Pull out of the data below the stretch of lines bounded by the one containing "thrust_washer(-thrust_y - thrust_t);" and the one containing "before = set(bpy.data.objects)", both bounds included, unchanged.

- **LISTED RECORDS**
▬▬▬
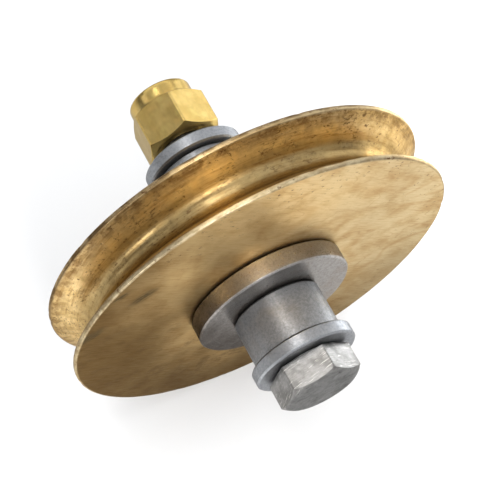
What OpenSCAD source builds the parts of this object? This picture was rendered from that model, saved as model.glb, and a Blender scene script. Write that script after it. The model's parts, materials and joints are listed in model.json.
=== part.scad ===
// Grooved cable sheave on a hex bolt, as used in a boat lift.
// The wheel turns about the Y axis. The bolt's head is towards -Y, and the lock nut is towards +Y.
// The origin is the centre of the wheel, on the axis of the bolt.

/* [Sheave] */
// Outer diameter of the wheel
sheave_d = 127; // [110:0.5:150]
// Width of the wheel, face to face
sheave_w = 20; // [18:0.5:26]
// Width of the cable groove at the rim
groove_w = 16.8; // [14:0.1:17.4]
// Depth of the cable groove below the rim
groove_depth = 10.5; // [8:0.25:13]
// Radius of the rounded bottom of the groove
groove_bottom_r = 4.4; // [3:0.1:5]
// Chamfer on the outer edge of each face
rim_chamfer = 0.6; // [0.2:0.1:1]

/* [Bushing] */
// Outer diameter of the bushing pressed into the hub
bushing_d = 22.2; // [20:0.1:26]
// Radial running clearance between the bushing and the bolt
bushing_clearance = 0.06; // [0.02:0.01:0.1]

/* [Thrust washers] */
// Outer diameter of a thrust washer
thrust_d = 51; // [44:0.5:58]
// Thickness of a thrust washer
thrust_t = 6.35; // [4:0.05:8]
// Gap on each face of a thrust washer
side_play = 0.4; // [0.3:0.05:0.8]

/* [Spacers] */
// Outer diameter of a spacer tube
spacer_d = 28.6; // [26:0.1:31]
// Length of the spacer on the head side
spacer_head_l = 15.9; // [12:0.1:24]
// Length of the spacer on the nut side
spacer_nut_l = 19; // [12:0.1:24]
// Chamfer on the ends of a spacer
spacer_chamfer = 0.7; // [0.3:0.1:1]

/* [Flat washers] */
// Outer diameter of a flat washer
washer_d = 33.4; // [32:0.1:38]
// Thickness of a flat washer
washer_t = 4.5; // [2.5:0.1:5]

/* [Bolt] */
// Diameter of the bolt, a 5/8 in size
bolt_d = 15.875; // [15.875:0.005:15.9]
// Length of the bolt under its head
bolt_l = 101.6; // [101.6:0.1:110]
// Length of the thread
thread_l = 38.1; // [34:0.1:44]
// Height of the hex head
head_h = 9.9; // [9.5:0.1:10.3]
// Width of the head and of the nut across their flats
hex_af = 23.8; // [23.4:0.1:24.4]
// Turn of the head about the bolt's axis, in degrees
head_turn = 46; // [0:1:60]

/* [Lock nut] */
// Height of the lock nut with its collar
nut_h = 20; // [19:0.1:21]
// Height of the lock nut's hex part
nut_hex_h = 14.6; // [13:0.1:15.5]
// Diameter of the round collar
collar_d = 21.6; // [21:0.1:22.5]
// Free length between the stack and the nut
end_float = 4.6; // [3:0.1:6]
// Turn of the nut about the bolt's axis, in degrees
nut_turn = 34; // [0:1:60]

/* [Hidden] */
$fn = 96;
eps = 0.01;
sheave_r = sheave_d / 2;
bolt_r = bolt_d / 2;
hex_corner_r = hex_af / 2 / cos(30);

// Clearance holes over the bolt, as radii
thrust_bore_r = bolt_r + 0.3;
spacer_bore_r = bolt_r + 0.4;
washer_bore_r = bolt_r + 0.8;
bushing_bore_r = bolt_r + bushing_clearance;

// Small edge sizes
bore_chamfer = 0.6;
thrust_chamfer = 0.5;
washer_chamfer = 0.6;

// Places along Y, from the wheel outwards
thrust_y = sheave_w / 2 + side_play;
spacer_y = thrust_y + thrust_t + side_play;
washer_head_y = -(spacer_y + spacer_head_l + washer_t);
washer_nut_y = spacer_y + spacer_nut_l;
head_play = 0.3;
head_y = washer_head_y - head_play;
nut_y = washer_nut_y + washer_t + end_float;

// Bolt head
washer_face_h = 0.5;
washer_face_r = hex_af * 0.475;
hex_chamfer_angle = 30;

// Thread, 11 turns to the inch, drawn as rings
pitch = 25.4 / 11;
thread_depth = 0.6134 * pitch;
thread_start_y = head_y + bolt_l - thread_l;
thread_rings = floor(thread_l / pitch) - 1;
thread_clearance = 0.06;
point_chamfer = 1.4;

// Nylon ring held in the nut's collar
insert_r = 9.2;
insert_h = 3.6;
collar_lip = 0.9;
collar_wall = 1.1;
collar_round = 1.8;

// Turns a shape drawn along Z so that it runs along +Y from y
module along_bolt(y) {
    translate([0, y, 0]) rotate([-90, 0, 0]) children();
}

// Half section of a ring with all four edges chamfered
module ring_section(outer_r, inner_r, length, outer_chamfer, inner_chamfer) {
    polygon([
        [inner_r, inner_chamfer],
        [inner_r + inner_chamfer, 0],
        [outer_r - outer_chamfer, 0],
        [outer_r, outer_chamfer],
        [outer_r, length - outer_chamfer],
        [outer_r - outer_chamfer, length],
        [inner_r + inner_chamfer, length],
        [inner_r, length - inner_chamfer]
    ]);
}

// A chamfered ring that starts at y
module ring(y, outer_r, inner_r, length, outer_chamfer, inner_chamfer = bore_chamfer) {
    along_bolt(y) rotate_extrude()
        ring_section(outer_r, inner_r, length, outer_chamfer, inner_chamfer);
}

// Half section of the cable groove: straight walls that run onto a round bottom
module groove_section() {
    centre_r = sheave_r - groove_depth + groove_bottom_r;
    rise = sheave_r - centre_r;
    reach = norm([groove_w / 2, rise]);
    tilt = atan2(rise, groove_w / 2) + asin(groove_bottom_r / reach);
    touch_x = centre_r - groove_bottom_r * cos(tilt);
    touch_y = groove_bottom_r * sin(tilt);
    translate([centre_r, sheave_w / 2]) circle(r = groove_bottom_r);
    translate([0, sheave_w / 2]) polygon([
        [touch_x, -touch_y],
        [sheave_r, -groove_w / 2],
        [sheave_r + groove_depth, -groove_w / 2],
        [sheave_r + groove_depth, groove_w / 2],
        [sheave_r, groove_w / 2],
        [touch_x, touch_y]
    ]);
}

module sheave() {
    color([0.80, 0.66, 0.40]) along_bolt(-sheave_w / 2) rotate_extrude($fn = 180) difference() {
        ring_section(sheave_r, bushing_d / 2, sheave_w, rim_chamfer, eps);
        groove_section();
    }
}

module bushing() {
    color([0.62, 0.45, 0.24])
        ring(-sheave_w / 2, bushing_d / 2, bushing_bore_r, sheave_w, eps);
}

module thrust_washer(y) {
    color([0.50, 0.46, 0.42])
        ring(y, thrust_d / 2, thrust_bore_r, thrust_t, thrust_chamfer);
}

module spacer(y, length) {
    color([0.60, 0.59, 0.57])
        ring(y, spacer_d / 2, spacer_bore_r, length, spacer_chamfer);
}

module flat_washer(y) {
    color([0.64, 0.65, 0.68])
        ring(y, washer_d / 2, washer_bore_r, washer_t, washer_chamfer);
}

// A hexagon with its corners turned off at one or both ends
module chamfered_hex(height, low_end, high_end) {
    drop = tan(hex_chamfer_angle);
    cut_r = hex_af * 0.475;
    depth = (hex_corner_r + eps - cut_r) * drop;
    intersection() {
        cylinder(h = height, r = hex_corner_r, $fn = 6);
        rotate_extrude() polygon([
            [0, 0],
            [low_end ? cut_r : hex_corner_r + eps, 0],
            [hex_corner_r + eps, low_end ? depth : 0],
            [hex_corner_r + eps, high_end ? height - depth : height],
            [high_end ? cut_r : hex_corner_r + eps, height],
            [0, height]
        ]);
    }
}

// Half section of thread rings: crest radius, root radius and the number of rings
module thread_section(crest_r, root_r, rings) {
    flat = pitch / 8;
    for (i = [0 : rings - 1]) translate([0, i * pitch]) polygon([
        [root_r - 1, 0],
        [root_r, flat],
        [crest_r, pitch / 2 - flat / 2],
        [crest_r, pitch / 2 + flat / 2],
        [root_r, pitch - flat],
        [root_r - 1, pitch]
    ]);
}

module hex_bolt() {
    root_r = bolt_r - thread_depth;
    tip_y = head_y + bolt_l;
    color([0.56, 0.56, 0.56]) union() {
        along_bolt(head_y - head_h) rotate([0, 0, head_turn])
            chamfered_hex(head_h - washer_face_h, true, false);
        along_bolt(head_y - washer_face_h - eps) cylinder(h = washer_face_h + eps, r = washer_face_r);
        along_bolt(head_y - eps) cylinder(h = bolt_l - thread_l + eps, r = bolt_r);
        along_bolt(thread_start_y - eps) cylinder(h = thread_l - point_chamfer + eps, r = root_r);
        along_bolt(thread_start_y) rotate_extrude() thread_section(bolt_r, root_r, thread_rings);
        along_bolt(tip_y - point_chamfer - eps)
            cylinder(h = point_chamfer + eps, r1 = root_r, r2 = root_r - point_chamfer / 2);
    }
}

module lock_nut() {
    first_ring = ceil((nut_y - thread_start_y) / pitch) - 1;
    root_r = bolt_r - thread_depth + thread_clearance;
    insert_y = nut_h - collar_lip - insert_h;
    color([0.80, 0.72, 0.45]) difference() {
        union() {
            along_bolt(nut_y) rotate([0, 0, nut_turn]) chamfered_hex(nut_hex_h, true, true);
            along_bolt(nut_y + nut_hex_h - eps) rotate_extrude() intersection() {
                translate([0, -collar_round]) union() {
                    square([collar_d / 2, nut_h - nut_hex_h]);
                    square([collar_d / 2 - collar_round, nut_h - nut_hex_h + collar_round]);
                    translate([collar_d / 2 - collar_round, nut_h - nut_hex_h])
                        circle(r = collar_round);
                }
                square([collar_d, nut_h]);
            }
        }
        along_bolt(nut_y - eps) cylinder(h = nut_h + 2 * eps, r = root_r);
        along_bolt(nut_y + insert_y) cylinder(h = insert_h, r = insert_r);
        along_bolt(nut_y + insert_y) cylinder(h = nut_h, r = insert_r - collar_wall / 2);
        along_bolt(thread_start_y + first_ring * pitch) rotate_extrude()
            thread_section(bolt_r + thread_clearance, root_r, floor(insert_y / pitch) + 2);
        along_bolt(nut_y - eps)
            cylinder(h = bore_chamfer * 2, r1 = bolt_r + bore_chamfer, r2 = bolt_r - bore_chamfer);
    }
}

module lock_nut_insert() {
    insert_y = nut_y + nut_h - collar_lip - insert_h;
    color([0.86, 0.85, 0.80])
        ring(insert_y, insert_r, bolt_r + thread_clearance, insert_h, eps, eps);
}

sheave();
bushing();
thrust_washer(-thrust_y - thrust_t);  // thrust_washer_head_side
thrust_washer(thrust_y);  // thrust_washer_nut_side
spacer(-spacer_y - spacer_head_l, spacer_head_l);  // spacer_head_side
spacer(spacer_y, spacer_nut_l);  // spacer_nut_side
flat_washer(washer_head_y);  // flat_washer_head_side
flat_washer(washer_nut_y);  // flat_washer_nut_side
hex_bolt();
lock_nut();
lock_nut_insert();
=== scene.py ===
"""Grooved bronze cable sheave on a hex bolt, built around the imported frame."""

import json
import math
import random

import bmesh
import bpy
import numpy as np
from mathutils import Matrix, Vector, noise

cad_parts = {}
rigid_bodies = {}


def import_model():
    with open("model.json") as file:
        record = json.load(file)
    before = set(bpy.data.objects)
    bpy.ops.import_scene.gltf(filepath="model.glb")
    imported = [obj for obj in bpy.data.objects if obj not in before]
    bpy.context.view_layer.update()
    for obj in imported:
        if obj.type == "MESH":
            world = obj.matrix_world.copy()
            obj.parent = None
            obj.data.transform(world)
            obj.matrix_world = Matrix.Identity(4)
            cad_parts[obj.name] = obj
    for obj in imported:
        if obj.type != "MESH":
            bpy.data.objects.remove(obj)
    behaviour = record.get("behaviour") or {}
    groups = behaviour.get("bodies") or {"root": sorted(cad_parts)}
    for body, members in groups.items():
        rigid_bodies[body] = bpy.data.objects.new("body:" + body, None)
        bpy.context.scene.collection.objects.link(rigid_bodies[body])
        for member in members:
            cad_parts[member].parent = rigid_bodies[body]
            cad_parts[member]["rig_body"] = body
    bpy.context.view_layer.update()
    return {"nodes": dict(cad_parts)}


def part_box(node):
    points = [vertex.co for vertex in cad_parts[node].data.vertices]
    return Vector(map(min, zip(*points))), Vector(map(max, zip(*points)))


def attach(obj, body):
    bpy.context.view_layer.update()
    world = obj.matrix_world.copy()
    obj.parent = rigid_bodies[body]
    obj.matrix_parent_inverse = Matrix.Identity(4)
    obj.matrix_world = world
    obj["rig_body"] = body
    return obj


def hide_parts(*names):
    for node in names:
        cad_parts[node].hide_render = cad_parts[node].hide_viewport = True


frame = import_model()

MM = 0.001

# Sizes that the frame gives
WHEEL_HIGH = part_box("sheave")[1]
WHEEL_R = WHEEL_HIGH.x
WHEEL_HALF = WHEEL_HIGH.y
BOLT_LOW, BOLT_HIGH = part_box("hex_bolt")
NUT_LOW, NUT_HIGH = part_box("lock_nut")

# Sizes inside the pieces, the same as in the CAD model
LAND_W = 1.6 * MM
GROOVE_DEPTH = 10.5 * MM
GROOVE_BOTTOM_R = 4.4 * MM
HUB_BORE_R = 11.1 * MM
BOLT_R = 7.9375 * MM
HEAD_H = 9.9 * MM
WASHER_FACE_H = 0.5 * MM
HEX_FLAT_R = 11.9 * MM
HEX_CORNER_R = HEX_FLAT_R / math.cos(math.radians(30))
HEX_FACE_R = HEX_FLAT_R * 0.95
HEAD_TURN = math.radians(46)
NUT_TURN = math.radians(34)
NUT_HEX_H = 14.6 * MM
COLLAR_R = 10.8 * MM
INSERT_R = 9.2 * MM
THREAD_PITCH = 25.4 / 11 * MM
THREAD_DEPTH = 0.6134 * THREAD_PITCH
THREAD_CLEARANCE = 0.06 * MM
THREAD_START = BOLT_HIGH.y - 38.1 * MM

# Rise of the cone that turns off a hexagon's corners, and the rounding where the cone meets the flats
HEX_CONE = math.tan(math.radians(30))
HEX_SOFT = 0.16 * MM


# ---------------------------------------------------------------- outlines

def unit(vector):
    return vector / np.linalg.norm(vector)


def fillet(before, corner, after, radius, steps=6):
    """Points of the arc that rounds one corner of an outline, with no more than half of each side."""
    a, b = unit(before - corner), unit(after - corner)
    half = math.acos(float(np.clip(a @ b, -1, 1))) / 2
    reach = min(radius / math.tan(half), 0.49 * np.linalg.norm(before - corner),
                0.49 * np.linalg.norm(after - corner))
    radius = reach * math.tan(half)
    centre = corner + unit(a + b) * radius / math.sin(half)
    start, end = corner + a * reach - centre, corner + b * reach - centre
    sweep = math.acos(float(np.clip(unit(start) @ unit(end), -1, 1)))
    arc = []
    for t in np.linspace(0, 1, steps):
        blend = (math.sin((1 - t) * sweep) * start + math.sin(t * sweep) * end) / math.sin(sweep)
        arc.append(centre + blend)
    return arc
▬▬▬
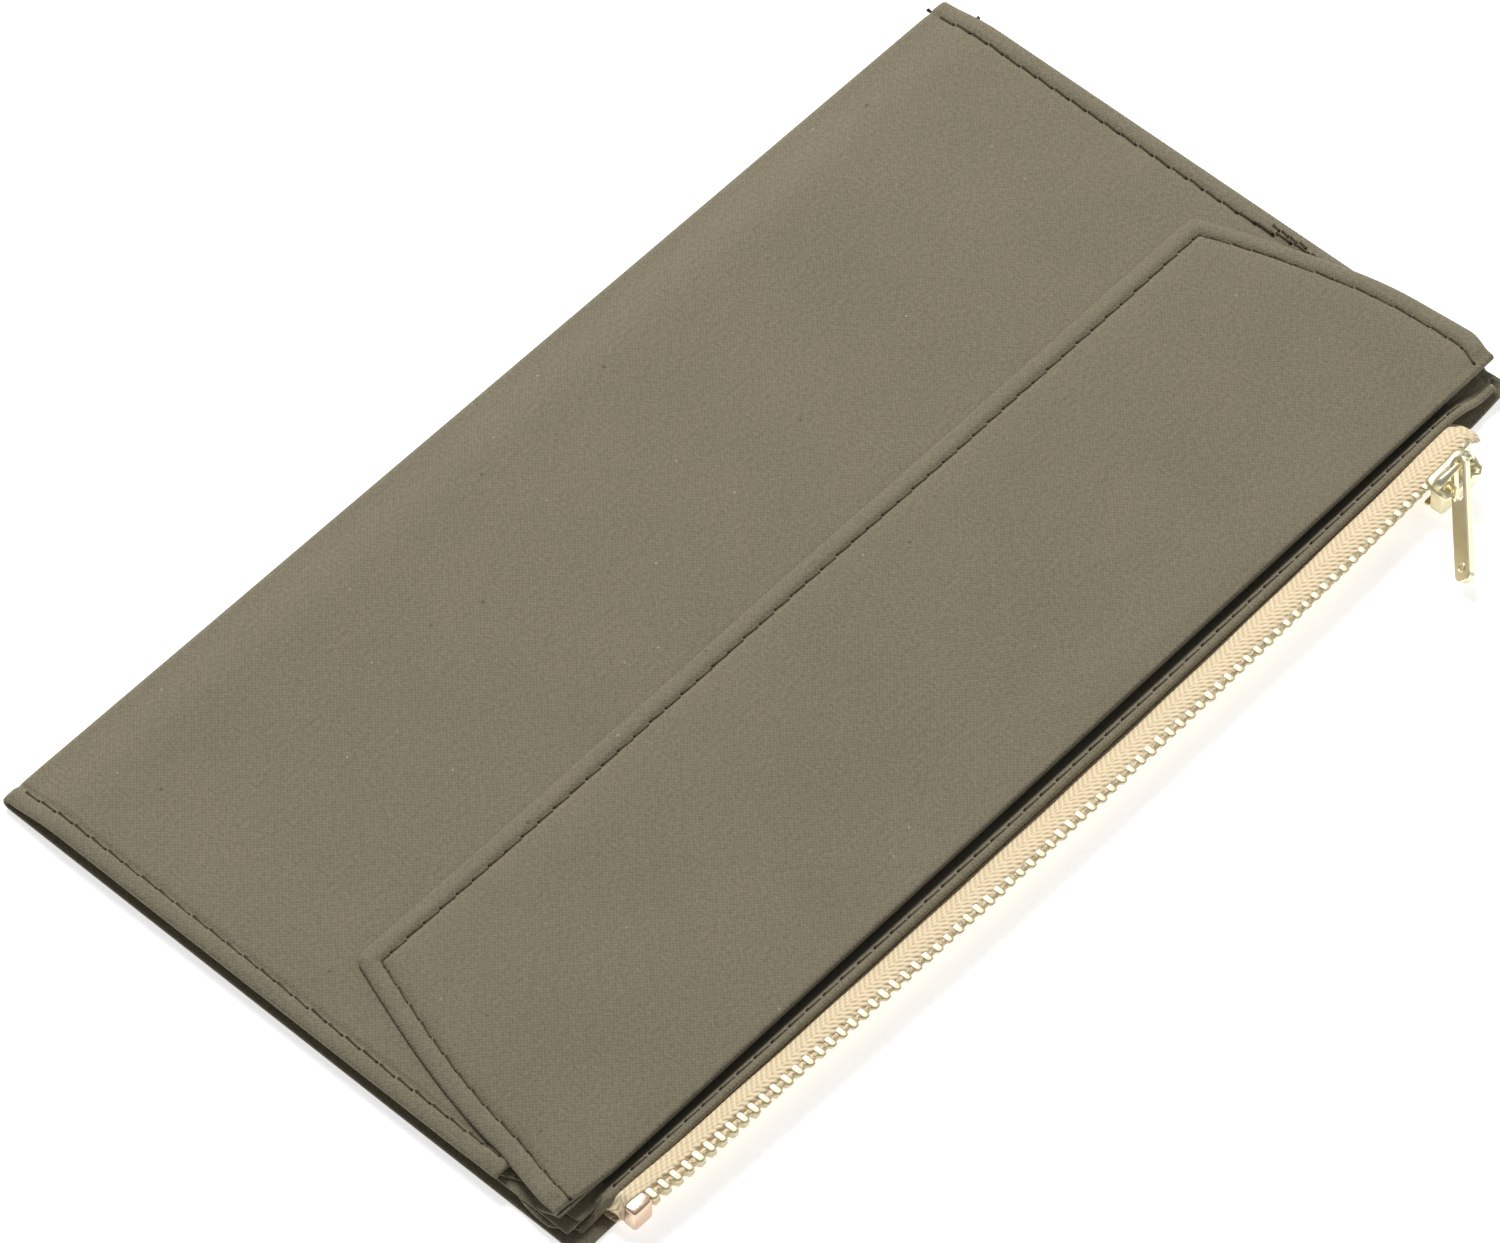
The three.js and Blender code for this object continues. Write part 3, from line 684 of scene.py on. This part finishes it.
▬▬▬
- **THE SOLUTION**
thrust_washer(-thrust_y - thrust_t);  // thrust_washer_head_side
thrust_washer(thrust_y);  // thrust_washer_nut_side
spacer(-spacer_y - spacer_head_l, spacer_head_l);  // spacer_head_side
spacer(spacer_y, spacer_nut_l);  // spacer_nut_side
flat_washer(washer_head_y);  // flat_washer_head_side
flat_washer(washer_nut_y);  // flat_washer_nut_side
hex_bolt();
lock_nut();
lock_nut_insert();
=== scene.py ===
"""Grooved bronze cable sheave on a hex bolt, built around the imported frame."""

import json
import math
import random

import bmesh
import bpy
import numpy as np
from mathutils import Matrix, Vector, noise

cad_parts = {}
rigid_bodies = {}


def import_model():
    with open("model.json") as file:
        record = json.load(file)
    before = set(bpy.data.objects)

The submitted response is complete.